L'avis prévient également les fabricants de médicaments génériques qu'un médicament peut être inscrit comme dormant même si les ventes ont repris pour une période pouvant aller jusqu'à six semaines. Cette situation est due au fait que les fabricants doivent informer Santé Canada au plus tard trente jours après la reprise des ventes du produit et, une fois que Santé Canada a été informée, la mise à jour de la base de données peut prendre deux semaines supplémentaires. Par conséquent, les fabricants de médicaments génériques risquent de déposer une PADN à une date donnée en supposant que leur PRC est acceptable aux termes de l'article C.08.001.1b), pour ensuite recevoir une décision négative au motif qu'un PRC au sens de l'article C.08.001.1a) était disponible et aurait dû être utilisé. 

Santé Canada reconnaît que l'approche décrite dans l'avis « ne résoudra probablement pas tous les défis associés à l'élaboration de médicaments génériques ». Elle précise néanmoins que la date de dépôt de la PADN est la date pertinente pour évaluer l'admissibilité du PRC et que tout changement à l'état du PRC qui survient après cette date ne sera pas pris en compte.

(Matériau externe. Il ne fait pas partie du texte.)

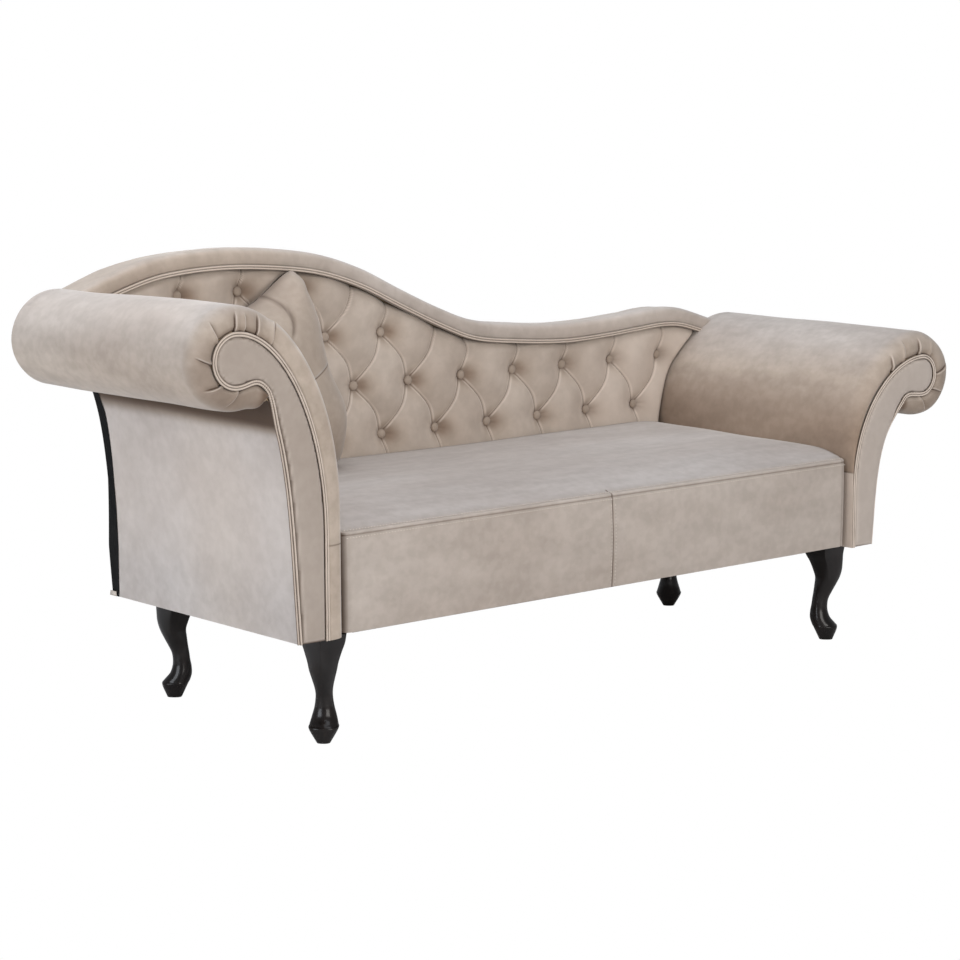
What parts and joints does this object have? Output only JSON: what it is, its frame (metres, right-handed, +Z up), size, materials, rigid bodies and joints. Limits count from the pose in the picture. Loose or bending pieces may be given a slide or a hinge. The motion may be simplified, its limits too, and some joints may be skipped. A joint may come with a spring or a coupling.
{
  "type": "fainting_couch",
  "caption": "Scroll-arm fainting couch in champagne velvet with a buttoned wave back, a high and a low arm, dark bent legs and a loose cushion",
  "frame": {"origin": "the floor under the middle of the couch's outer box", "axes": "X along the couch from the high arm to the low arm, Y from the front to the back, Z up"},
  "size_m": [2.0038, 0.6522, 0.8755],
  "materials": {
    "velvet": "cut velvet, champagne beige, with a directional nap",
    "velvet_trim": "double cord covered in the same velvet",
    "leg_wood": "near black stain under satin lacquer",
    "frame_wood": "bare sawn timber and board",
    "foam": "open-cell upholstery foam",
    "webbing": "woven elastic webbing",
    "lining": "black lining cloth with a slight sheen",
    "steel": "zinc-plated steel"
  },
  "bodies": {
    "couch": {"back_board": "frame_wood", "back_border": "velvet", "back_bottom_rail": "frame_wood", "back_buttoned_pad": "velvet", "back_inner_left_post": "frame_wood", "back_inner_right_post": "frame_wood", "back_left_post": "frame_wood", "back_lining": "lining", "back_middle_post": "frame_wood", "back_right_post": "frame_wood", "back_top_rail": "frame_wood", "back_welt": "velvet_trim", "front_left_corner_block": "frame_wood", "front_left_leg": "leg_wood", "front_left_leg_plate": "steel", "front_right_corner_block": "frame_wood", "front_right_leg": "leg_wood", "front_right_leg_plate": "steel", "left_arm_bolt_1": "steel", "left_arm_bolt_2": "steel", "left_arm_bottom_rail": "frame_wood", "left_arm_facing": "velvet", "left_arm_front_board": "frame_wood", "left_arm_outer_panel": "velvet", "left_arm_padding": "velvet", "left_arm_rear_board": "frame_wood", "left_arm_rear_facing": "velvet", "left_arm_roll_rail": "frame_wood", "left_arm_welt": "velvet_trim", "rear_left_corner_block": "frame_wood", "rear_left_leg": "leg_wood", "rear_left_leg_plate": "steel", "rear_right_corner_block": "frame_wood", "rear_right_leg": "leg_wood", "rear_right_leg_plate": "steel", "right_arm_bolt_1": "steel", "right_arm_bolt_2": "steel", "right_arm_bottom_rail": "frame_wood", "right_arm_facing": "velvet", "right_arm_front_board": "frame_wood", "right_arm_outer_panel": "velvet", "right_arm_padding": "velvet", "right_arm_rear_board": "frame_wood", "right_arm_rear_facing": "velvet", "right_arm_roll_rail": "frame_wood", "right_arm_welt": "velvet_trim", "seat_centre_rail": "frame_wood", "seat_cover": "velvet", "seat_dust_cover": "lining", "seat_foam": "foam", "seat_front_rail": "frame_wood", "seat_left_rail": "frame_wood", "seat_rear_rail": "frame_wood", "seat_right_rail": "frame_wood", "seat_webbing": "webbing"},
    "cushion": {"scatter_cushion": "velvet"}
  },
  "joints": [
    {"name": "cushion_lift", "type": "slide", "parent": "couch", "child": "cushion", "axis": [0, 0, 1], "range_m": [0, 0.6]}
  ]
}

Mieux vaut prévenir que dormir

Pour éviter que l'état dormant soit attribué à leurs médicaments, les innovateurs doivent respecter un seuil de ventes minimal au Canada. Sinon, les fabricants de médicaments génériques pourraient avoir recours à des produits de référence étrangers et contourner le Règlement sur les médicaments brevetés (avis de conformité) pour accéder au marché canadien.